(Rows from a 3D modeling dataset)
■ ■ ■ ■ ■
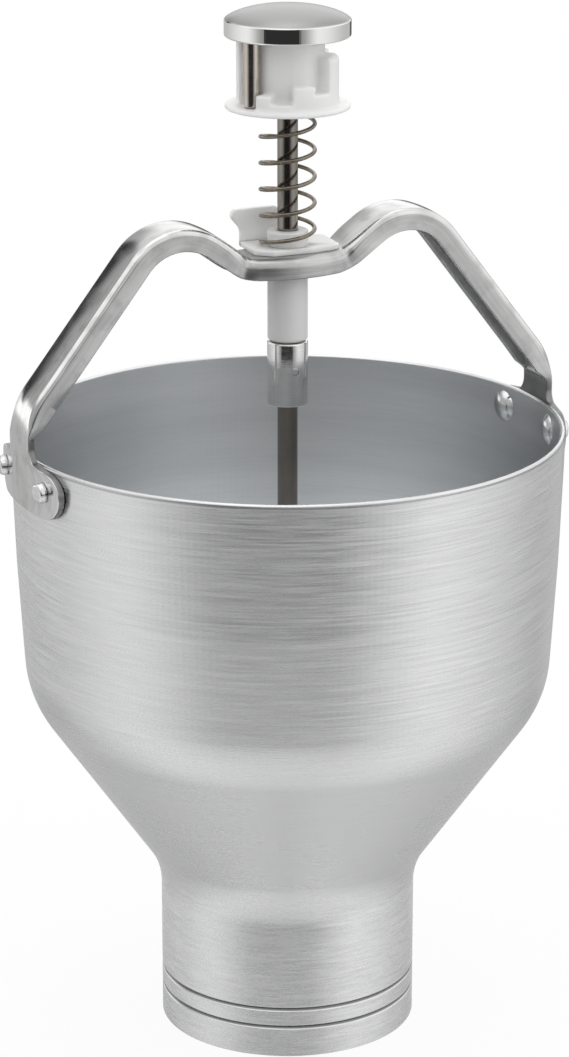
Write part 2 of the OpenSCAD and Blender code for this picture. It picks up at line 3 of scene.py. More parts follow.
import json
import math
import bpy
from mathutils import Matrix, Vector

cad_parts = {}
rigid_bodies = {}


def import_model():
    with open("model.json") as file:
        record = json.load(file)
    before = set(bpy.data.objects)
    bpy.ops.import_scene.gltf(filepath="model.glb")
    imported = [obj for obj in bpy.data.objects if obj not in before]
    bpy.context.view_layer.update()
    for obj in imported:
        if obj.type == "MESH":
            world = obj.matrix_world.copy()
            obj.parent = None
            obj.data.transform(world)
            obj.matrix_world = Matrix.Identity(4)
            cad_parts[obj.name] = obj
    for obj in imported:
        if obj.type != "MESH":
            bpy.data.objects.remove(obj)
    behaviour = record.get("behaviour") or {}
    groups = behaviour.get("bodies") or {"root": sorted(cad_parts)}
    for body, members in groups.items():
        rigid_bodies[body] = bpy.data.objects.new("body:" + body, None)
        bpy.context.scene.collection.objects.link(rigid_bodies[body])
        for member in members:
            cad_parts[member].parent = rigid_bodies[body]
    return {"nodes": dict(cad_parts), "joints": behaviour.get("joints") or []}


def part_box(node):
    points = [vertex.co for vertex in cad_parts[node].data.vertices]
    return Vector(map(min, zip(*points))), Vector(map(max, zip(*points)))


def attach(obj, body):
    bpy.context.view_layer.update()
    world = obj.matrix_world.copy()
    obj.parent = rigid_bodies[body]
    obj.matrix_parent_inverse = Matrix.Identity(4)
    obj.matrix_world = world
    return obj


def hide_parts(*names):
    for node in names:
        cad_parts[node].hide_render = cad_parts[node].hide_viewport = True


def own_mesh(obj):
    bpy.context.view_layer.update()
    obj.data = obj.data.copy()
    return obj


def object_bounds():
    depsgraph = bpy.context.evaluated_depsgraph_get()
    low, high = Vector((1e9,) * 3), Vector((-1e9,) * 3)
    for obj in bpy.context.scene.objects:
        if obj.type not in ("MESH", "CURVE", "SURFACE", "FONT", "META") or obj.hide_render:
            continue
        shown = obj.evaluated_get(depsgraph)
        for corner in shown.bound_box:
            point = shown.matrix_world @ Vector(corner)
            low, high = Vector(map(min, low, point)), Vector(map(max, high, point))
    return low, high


bl_info = {
    "name": "Hand Batter Depositor",
    "version": (1, 0, 0),
    "blender": (4, 5, 0),
    "location": "3D View > Sidebar > Depositor",
    "description": "Builds the hopper, handle, plunger and portion dial of a hand batter depositor",
    "category": "Object",
}

from contextlib import contextmanager

import bmesh
import bpy
from bpy.props import FloatProperty, FloatVectorProperty, IntProperty, PointerProperty
from mathutils import Matrix, Vector

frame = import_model()
CAD_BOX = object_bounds()
TRAVEL = {joint["name"]: joint["range_m"][1] for joint in frame["joints"]}
FRAME_BODY = "hopper_frame"
PLUNGER_BODY = "plunger"
DIAL_BODY = "dial"

MM = 0.001
# Millimetres
SEAT_GAP = 0.02    # between a piece and the one that it is seated on
LUG_GAP = 0.05     # between the handle's lugs and the hopper's wall
POCKET_GAP = 0.45  # round the spring in the dial's pocket
CAP_SIDE = 4.9     # the straight side of the thumb cap


def node_span(node):
    """Radius and the lowest and highest z of a turned CAD node on the axis, in millimetres."""
    low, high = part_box(node)
    return (high.x - low.x) / 2 / MM, low.z / MM, high.z / MM


def within(value, low=0.0, high=1.0):
    return min(high, max(low, value))


def hump(offset, spread):
    """1 where offset is 0, and falling to both sides over about spread."""
    return math.exp(-(offset / spread) ** 2)


# ---- Outlines: lists of 2-D points in millimetres ----

def left_of(v):
    return Vector((-v.y, v.x))


def heading_of(degrees):
    """The unit vector at an angle."""
    return Vector((math.cos(math.radians(degrees)), math.sin(math.radians(degrees))))


def meet(p, u, q, v):
    """The point where a line through p along u crosses a line through q along v."""
    return p + u * ((q - p).cross(v) / u.cross(v))


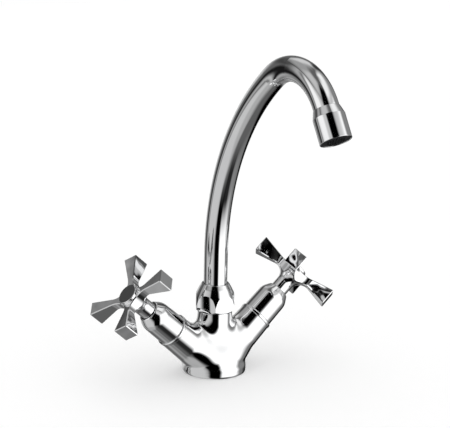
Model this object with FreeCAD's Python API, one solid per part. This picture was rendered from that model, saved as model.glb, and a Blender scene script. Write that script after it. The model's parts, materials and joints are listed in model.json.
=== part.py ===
■ ■ ■ ■ ■
* **Direction**: Tally the lines in the listing that hold "names" and report the number alone.

* **Output**: 2